Officials at Maryland Public Television must pare an additional $500,000 from the public broadcasting agency's spending under Gov. Parris N. Glendening's belt-tightening edicts.
The directive, part of the governor's administration-wide effort to balance the state budget, comes three months after the station laid off 32 employees - 14 percent of its work force at the time. Additionally, all remaining employees and executives were required to accept reduced salaries, and some local programming was scaled back, too.
The earlier moves had been prompted by deep drops in revenue, largely from the defection of underwriting support from corporations after the ouster of Wall Street Week host Louis Rukeyser. The stalled economy was also blamed.
But the newest round is part of Glendening's efforts to right the books before he leaves office. "We've got to find a way to solve this problem," said T. Eloise Foster, the state secretary of budget and management. MPT falls among a tier of state divisions asked to take the greatest cuts.
Larry D. Unger, MPT's executive vice president and chief financial officer, said the station would avoid any new layoffs. "I believe that we will be able to take this budget cut and not cut any programs or any personnel," he said.
That's because officials at the Owings Mills headquarters have received new grants and underwriting funds. Jobs of staffers who leave voluntarily may be left unfilled. And planned purchases can be put off into the next fiscal year, which begins in July 2003.
The new cut represents a relatively small amount of MPT's total $37 million budget and represents about 4.5 percent of the $11.1 million in state funds the broadcast agency was scheduled to receive this year. Yet Unger said he has little room to maneuver, pointing to last summer's cuts of $2.1 million. In June, a foundation created to support MPT sold $750,000 worth of bonds to cover a shortfall for the previous fiscal year, which was also linked to Rukeyser's forced departure.
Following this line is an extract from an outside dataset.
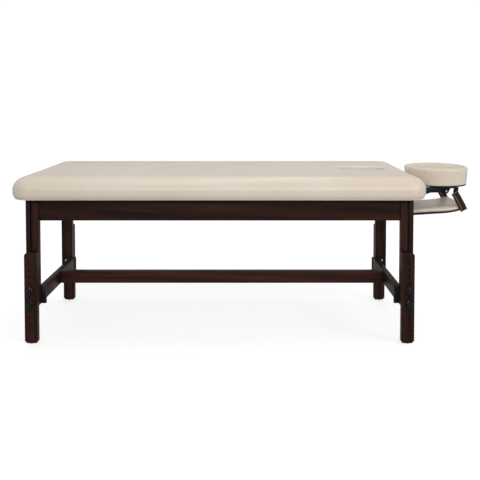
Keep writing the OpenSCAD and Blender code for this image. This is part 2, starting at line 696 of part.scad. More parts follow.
module arm_shelf_pad() color(cream) place() {
    half = shelf_w / 2 - soft_gap;
    rings = [for (i = [0:shelf_steps]) let (
            x = shelf_x + shelf_l * i / shelf_steps,
            e = min(i, shelf_steps - i),
            k = e == 0 ? pad_end_t_share : 1,
            w = e == 0 ? pad_end_w_share : 1)
        [for (j = [0:pad_section - 1]) let (a = 360 * j / pad_section, c = cos(a), s = sin(a))
            [x, -half * w * sign(c) * pow(abs(c), pad_side_power),
                shelf_at(x) + shelf_board_t + soft_gap + shelf_pad_t / 2
                + (shelf_pad_t / 2) * k * sign(s) * pow(abs(s), pad_top_power)]]];
    ring_skin(rings);
}

// webbing straps: the outer pair from the tilt brackets, the inner pair looped on the posts
function lower_snap_places() = [for (x = [shelf_x + shelf_l - strap_end, inner_strap_x])
    [x, shelf_at(x) + shelf_board_t / 2]];
strap_y = ear_outer + soft_gap;
module outer_straps() color(webbing) place() both_sides() difference() {
    low = lower_snap_places()[0];
    run = low - strut_low;
    length = norm(run);
    translate([strut_low[0], strap_y + strap_t, strut_low[1]]) rotate([90, 0, 0])
        rotate(atan2(run[1], run[0])) translate([-strap_past, -strap_w / 2]) linear_extrude(strap_t)
            square([length + 2 * strap_past, strap_w]);
    for (p = [strut_low, low]) along_y(p[0], strap_y - over, p[1], snap_hole_d, strap_t + 2 * over);
}
module inner_straps() color(webbing) place() both_sides() difference() {
    inner_r = strap_y - arm_y;
    band_z = post_z + post_d / 2 + soft_gap - inner_r;
    low = lower_snap_places()[1];
    union() {
        difference() {
            along_x(low[0] - inner_strap_w / 2, arm_y, band_z, 2 * (inner_r + strap_t), inner_strap_w);
            along_x(low[0] - inner_strap_w / 2 - over, arm_y, band_z, 2 * inner_r, inner_strap_w + 2 * over);
        }
        box([low[0] - inner_strap_w / 2, strap_y, low[1] - band_foot / 2],
            [low[0] + inner_strap_w / 2, strap_y + strap_t, band_z]);
    }
    along_y(low[0], strap_y - over, low[1], snap_hole_d, strap_t + 2 * over);
}
module snap(p, reach) {
    along_y(p[0], strap_y + strap_t, p[1], snap_d, snap_t);
    along_y(p[0], ear_outer - reach, p[1], snap_pin_d, strap_y + strap_t - ear_outer + reach);
}
module upper_snaps() color(blacked) place() both_sides() snap(strut_low, ear_t);
module lower_snaps() color(blacked) place() both_sides() for (p = lower_snap_places())
    snap(p, snap_t + ear_outer - shelf_w / 2);

top_cover();
foam_core();
deck();
deck_ribs();
deck_screws();
front_apron();
rear_apron();
head_rail();
foot_rail();
corner_blocks();
frame_bolts();
upper_leg_front_foot();
upper_leg_front_head();
upper_leg_rear_foot();
upper_leg_rear_head();
extension_front_foot();
extension_front_head();
extension_rear_foot();
extension_rear_head();
bolts_front_foot();
bolts_front_head();
bolts_rear_foot();
bolts_rear_head();
knob_front_foot_low();
knob_front_foot_high();
knob_front_head_low();
knob_front_head_high();
knob_rear_foot_low();
knob_rear_foot_high();
knob_rear_head_low();
knob_rear_head_high();
glide_front_foot();
glide_front_head();
glide_rear_foot();
glide_rear_head();
foot_brace();
head_brace();
long_stretcher();
brace_shoes();
shoe_screws();
stretcher_bolts();
barrel_nuts();
cradle_sleeves();
socket_blocks();
cradle_arm_near();
cradle_arm_far();
cradle_cross_bar();
pivot_rivets();
friction_washers();
tilt_bracket_near();
tilt_bracket_far();
cradle_plate();
hook_loop_strips();
face_cushion();
arm_shelf_board();
arm_shelf_pad();
outer_straps();
inner_straps();
upper_snaps();
lower_snaps();
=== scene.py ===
import json
import math

import bmesh
import bpy
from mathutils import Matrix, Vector, noise
from mathutils.bvhtree import BVHTree


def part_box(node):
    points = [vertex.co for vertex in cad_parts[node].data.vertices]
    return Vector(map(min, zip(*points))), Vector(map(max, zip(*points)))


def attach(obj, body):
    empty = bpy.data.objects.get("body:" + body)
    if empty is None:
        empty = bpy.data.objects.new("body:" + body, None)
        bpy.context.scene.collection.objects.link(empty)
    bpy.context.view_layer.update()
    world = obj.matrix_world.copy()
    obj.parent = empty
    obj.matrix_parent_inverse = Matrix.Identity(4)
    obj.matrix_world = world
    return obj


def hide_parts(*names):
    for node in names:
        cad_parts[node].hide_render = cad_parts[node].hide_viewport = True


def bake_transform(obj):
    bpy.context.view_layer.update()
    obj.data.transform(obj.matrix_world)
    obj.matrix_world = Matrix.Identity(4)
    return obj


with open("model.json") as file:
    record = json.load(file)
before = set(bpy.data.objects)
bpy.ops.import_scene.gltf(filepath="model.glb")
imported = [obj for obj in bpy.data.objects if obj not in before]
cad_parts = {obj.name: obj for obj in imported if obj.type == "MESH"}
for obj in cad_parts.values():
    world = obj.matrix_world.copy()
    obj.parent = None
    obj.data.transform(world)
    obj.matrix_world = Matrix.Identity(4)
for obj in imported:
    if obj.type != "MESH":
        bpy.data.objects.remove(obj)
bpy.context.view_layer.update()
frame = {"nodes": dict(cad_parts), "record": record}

scene = bpy.context.scene
mm = 0.001
corners = [f"{side}_{end}" for side in ("front", "rear") for end in ("foot", "head")]
bodyOfNode = {node: body for body, nodes in frame["record"]["behaviour"]["bodies"].items() for node in nodes}
slotOfNode = {row["node"]: row["material_slot"] for row in frame["record"]["subparts"]}

# the table's own middle, from which X is measured below
lowTop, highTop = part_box("top_cover")
midX = (lowTop.x + highTop.x) / 2
halfLength = (highTop.x - lowTop.x) / 2
halfWidth = (highTop.y - lowTop.y) / 2
topHeight = highTop.z
frameTop = lowTop.z


# small helpers

def setAll(thing, settings):
    for name, value in settings.items():
        setattr(thing, name, value)


def addObject(name, data):
    item = bpy.data.objects.new(name, data)
    scene.collection.objects.link(item)
    return item


def clamp(value):
    return min(1.0, max(0.0, value))


def fullTurn(count):
    return [2 * math.pi * i / count for i in range(count)]


def quarterTurn(count):
    return [math.radians(90 * i / count) for i in range(1, count + 1)]


# rounds a circle's sine or cosine out towards a square
def squareOff(value, power):
    return math.copysign(abs(value) ** power, value)


# node trees

class Value:
    # a node's output, with the plain arithmetic that shader maths needs
    def __init__(self, tree, socket):
        self.tree, self.socket = tree, socket

    def output(self, name):
        return Value(self.tree, self.socket.node.outputs[name])    # another output of the same node

    def maths(self, operation, *values):
        return self.tree.node("ShaderNodeMath", {"operation": operation}, values)

    def alone(self, operation):
        return self.maths(operation, self)

    def __add__(self, other):
        return self.maths("ADD", self, other)

    def __sub__(self, other):
        return self.maths("SUBTRACT", self, other)

    def __rsub__(self, other):
        return self.maths("SUBTRACT", other, self)

    def __mul__(self, other):
        return self.maths("MULTIPLY", self, other)

    __radd__ = __add__
    __rmul__ = __mul__


class NodeTree:
    # last is the node that the others feed
    def __init__(self, tree, last):
        self.nodes, self.links, self.last = tree.nodes, tree.links, last

    # any node: its settings come first, then the values or links of its sockets
    def node(self, kind, settings=None, values=(), output=0):
        made = self.nodes.new(kind)
        setAll(made, settings or {})
        pairs = values.items() if isinstance(values, dict) else enumerate(values)
        for socket, value in pairs:
            if isinstance(value, Value):
                self.links.new(value.socket, made.inputs[socket])
            else:
                made.inputs[socket].default_value = value
        return Value(self, made.outputs[output])

    def steps(self, factor, low, high):
        return self.node("ShaderNodeMapRange", {"interpolation_type": "SMOOTHSTEP"},
                         {"Value": factor, "From Min": low, "From Max": high})

    def feed(self, socket, value):
        self.links.new(value.socket, self.last.inputs[socket])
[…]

"We're obviously disappointed that these recent devastating budget cuts weren't taken into account," Unger said. "We've been hit hard. I doubt that any other state agency has been or will be hit with something of this impact."
"Who else in the state has gotten this kind of cut?"
Gov.-elect Robert L. Ehrlich Jr., who takes office in January, has not yet announced his budget plans for the state broadcasting system. But Unger said that additional reductions in spending next year would be hard to take. "People can't continue to work at reduced levels," he said. "You can do this for awhile, but you can't do this forever."